On inbound trains, those coming to us to be taken apart and the cars delivered to the receivers/shippers, we block, or switch the cars into different tracks, say all the Shells go in track 40, all the Dow cars to 41, all the Phillips plastic cars to 30, and all the Phillips petroleum to 31, ect…

We do this flat yard switching, but a hump yard does the same thing, just lets gravity do the work.

After the cars have been blocked out by destination and receiver, we double over the tracks in the order the plants(receivers) will be worked or spotted, in this instance, the two Phillips tracks to the Shell track to the Dow track, and then place this new train in a out bound to industry track to allow the carmen to lace up the air hoses, and test the air brakes.

Then one of our crews, as PTRA Job 233, takes the train out to the refineries, and spots the cars in the plants.
While they are out there spotting the industries inbound cars, they also pull the
industries outbound cars for the class 1 road we serve.
These may be empties or loads
.
All this occurs on the east side of the yard, tracks 19 through 48.

The west side of the yard does the same basic work, seperating cars brought out of the ship channel area, but blocks them out to the tracks assigned to the class 1 roads for interchange, or pick up.
This is where job 233 will leave the outbound cars they pulled from the industries they spotted earlier.

Up gets tracks 18 & 17, BNSF gets track 16, 15 & 14, Tex Mex gets track 4.

The other tracks are for hold cars, bad orders light, bad order heavy, cars coming in from one ship channel in

The purpose of the yard is to create order our of disorder. Ed did a great job of explaining the detail, I will try an overview.

In general, an outbound train will consist of specific “blocks” of cars all going to the same or similar destinations. It really does not matter how far apart the destinations are, can be an in town switch job, an out and back local, or a transcontinental train. Because the railroad is a linear system, the work to be done must be done in a sequence that is controled by the geography.
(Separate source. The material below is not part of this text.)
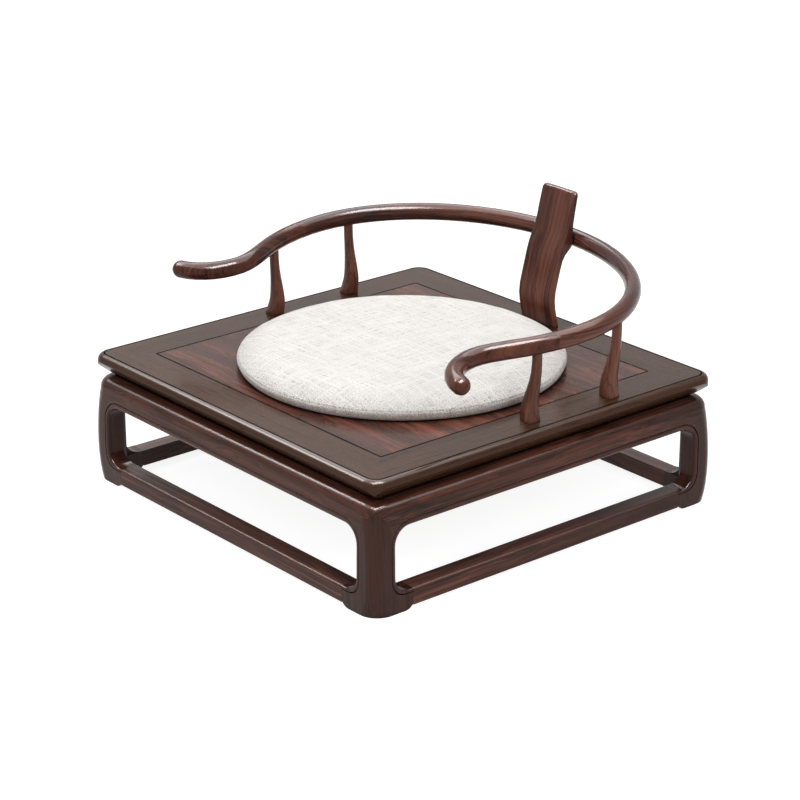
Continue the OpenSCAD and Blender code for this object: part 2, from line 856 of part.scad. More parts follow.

To build a train you take your inbound cars, or yard tracks, or both and spread them by destination. Think of sorting a deck of cards by either suit or number. If you are going by suit you need four stacks (tracks), by number you need thirteen. If you only have seven tracks you can sort six numbers and sluff the rest, which is how most yards really work, or you can get into complicated mathmatical routines that I have never seen applied in practice.

After you spread them, in either a hump or flat yard, you double them together in the order you want. In a high volume yard the cars will usually end up on a departure track where the mechanical forces have easy access to speed up inspection and in some cases light repairs. In an older yard that never had enough volume to support the investment this will occur on any convenient track. In a low volume yard you may not have the mechanical forces so you gather them up, test the air and go.
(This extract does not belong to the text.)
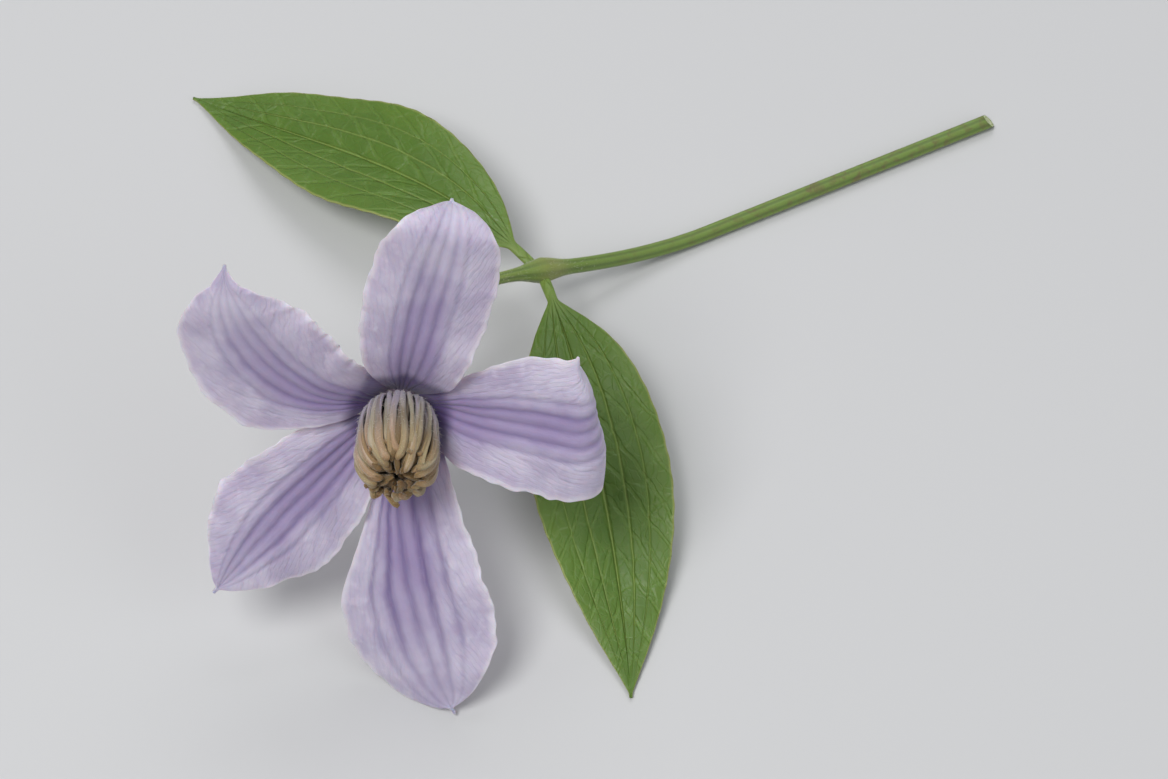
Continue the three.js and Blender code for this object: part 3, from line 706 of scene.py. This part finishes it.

Car distribution is a whole separate subject. Basically you have railroad controlled cars and private cars. Private cars will go where the owner wants them to go. Ed’s 150 car plastics shipment almost certainly involved private cars. Phillips probably has thousands of cars on long term lease. If they need more, they will do shorter term, even as short as a trip lease from a car owner who is in that business. Of course, the short term lease will cost more by month than the long term.

Railroad owned car

First cars are not loaded at a yard (per se). A large yard may have an intermodal ramp associated with it where they load piggybacks, but that is technically not a part of the “yard” operations. Cars are loaded at industries and brought to the yard by various trains.

A classification yard is a yard where cars are sorted or “blocked” or “classified”. The criteria is generally by destination, but there are dozens of things that could determine a block (car type, customer, commodity, load/empty status, interchange carrier, etc). Trains arrive at the yard, they are mechanically inspected for physical defects and the air brakes are bled off so the cars will roll free when switched. The cut is then switched. Each track in the “bowl” or class yard where the cars are sorted, is assigned to one or maybe two blocks or destinations. So all the auto parts for Mexico are put in one track, all the empty grain cars are put in another, all the cars for the north local are put in another track, etc. The blocks assigned to each track vary from yard to yard and railroad to railroad.

All of the above apply to both a hump yard or a flat switching yard. the only difference is that in a hump yard the cars are shoved up a small hill and gravity makes them roll down into the bowl track, In a flat yard a switch engine has to shove them to make them roll. The process and concepts are the same.

When it is time to build a train or enough cars have accumulated, an outbound train will be built, The bowl or trim engine will couple up all the cars in the bowl track and move them to a departure track or the outbound train may be made in the bowl track. If there are more than one block or destination in the train, the traim engine will put the several blocks in the outbound track in the order required. The carmen will then connect all th air hoses, connect the trainline to an air compressor in the yard (yard air) and charge the train line. They will do an initial terminal air brake test. The

Thanks all for the information, theres certainly alot of information to digest. I plan on modelling an extensive yard in HO, so I want to know how it functions first, I just have to wrestle with some of the RR terms such as blocked out etc.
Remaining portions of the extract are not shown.